Disadvantages and Considerations

Despite their benefits, UUIDs have some drawbacks. They are 16 bytes in size, four times larger than 4-byte integers and twice as large as 8-byte big integers, which increases storage requirements. Indexing UUIDs in databases can be less efficient than indexing sequential integers, potentially affecting performance.

UUIDs are not human-friendly and difficult to remember or communicate manually. Version 1 UUIDs can expose MAC address information, creating privacy concerns. However, these disadvantages are often outweighed by the benefits of decentralized unique identification in modern distributed systems.

Implementation Across Programming Languages

All major programming languages provide built-in or library support for UUID generation. Java includes the java.util.UUID class, .NET has the System.Guid structure, Python has the uuid module, JavaScript has the crypto API in modern browsers and Node.js, Ruby has the securerandom library, and PHP has the ramsey/uuid library.

Database systems also offer native UUID support. PostgreSQL has the uuid data type and generation functions, MySQL has UUID() and UUID_SHORT() functions, SQL Server has the NEWID() and NEWSEQUENTIALID() functions, and MongoDB uses UUIDs for document identifiers by default.
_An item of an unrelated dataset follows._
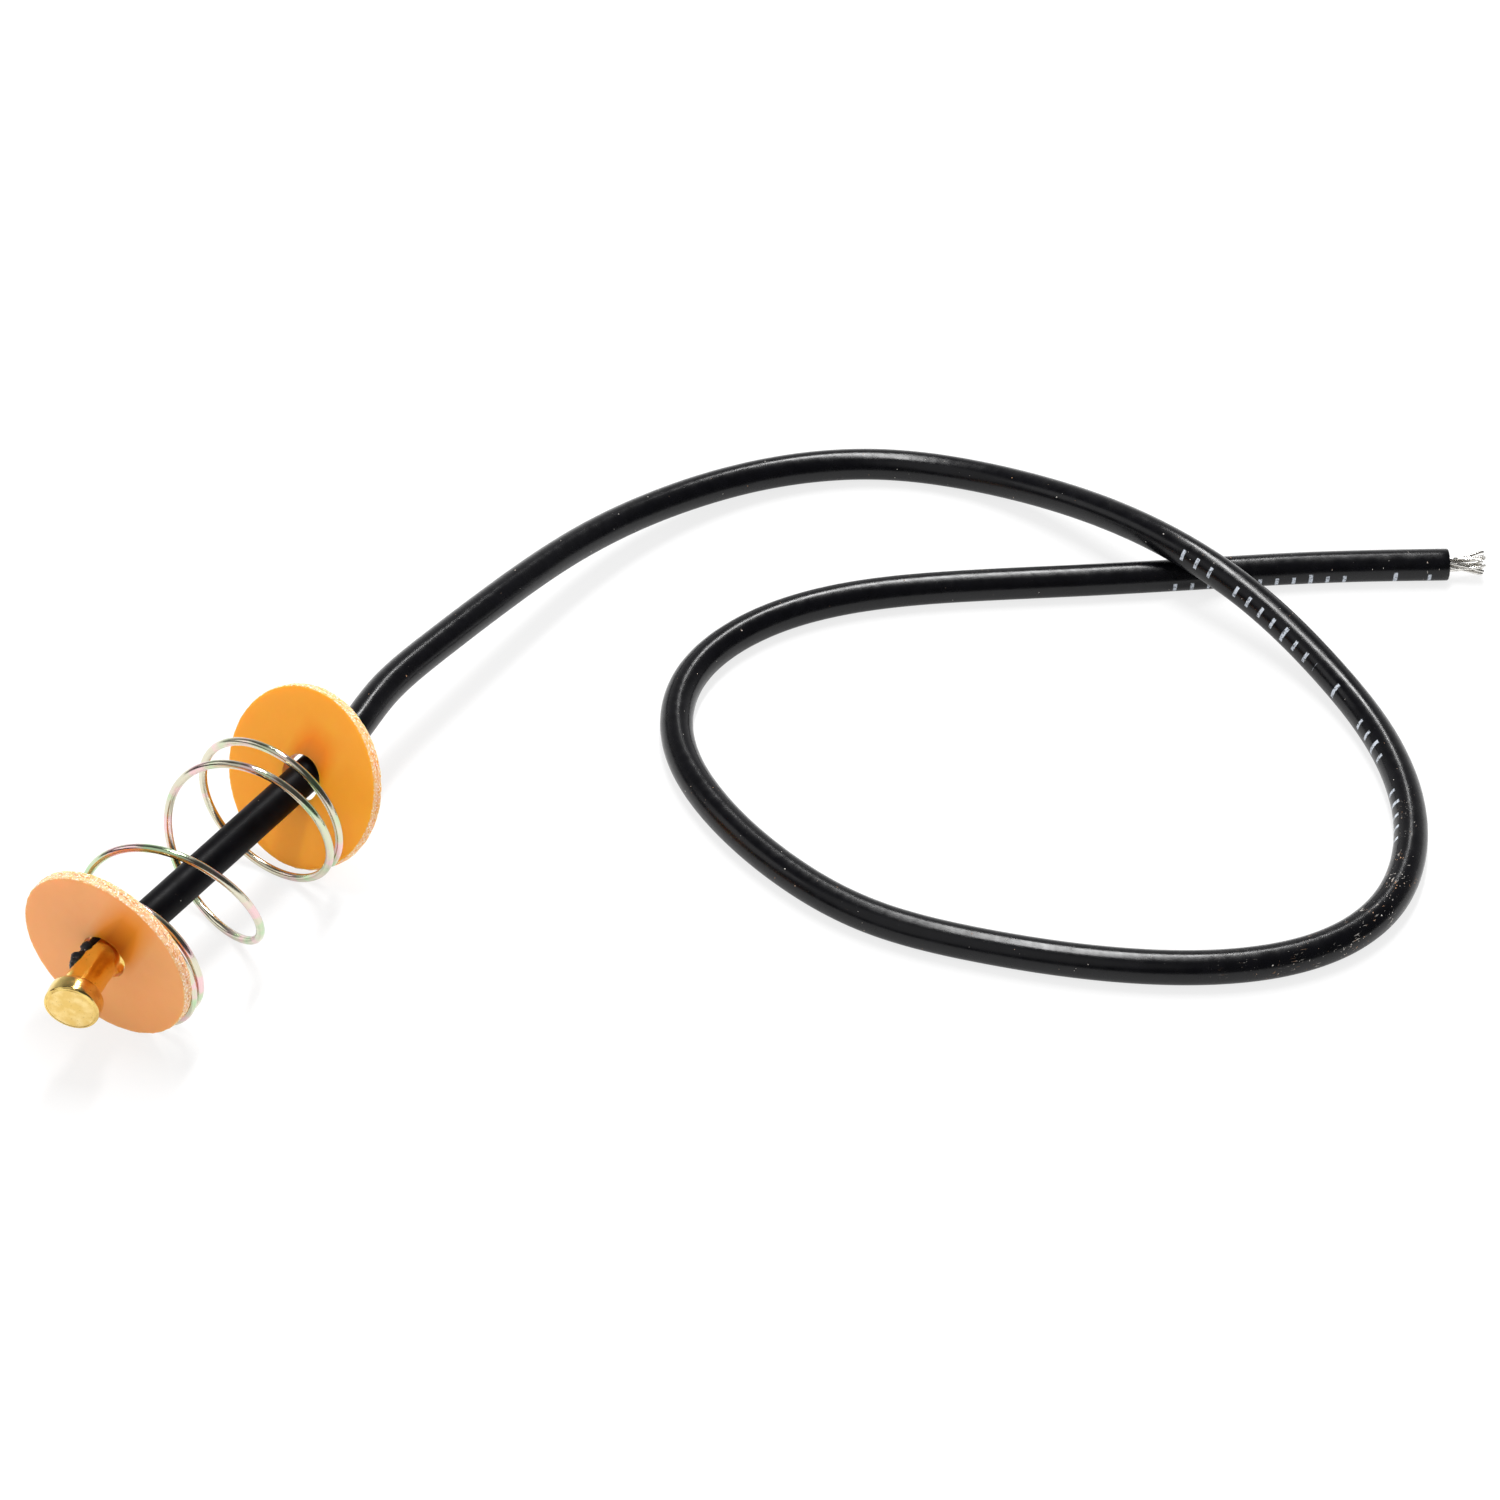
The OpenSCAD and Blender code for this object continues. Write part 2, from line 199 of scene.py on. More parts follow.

Best Practices for UUID Usage

Choose the appropriate UUID version based on your specific needs: use version 4 for random unique identifiers, version 5 for deterministic name-based identifiers, and version 1 only if you need time and machine-based identification. Store UUIDs in the native binary format when possible to optimize storage and performance.

Consider using sequential UUIDs (like version 1 or custom sequential versions) for database primary keys to improve indexing performance. Always validate UUIDs before processing them to ensure correct format. Be aware of privacy implications when using version 1 UUIDs that contain MAC address information.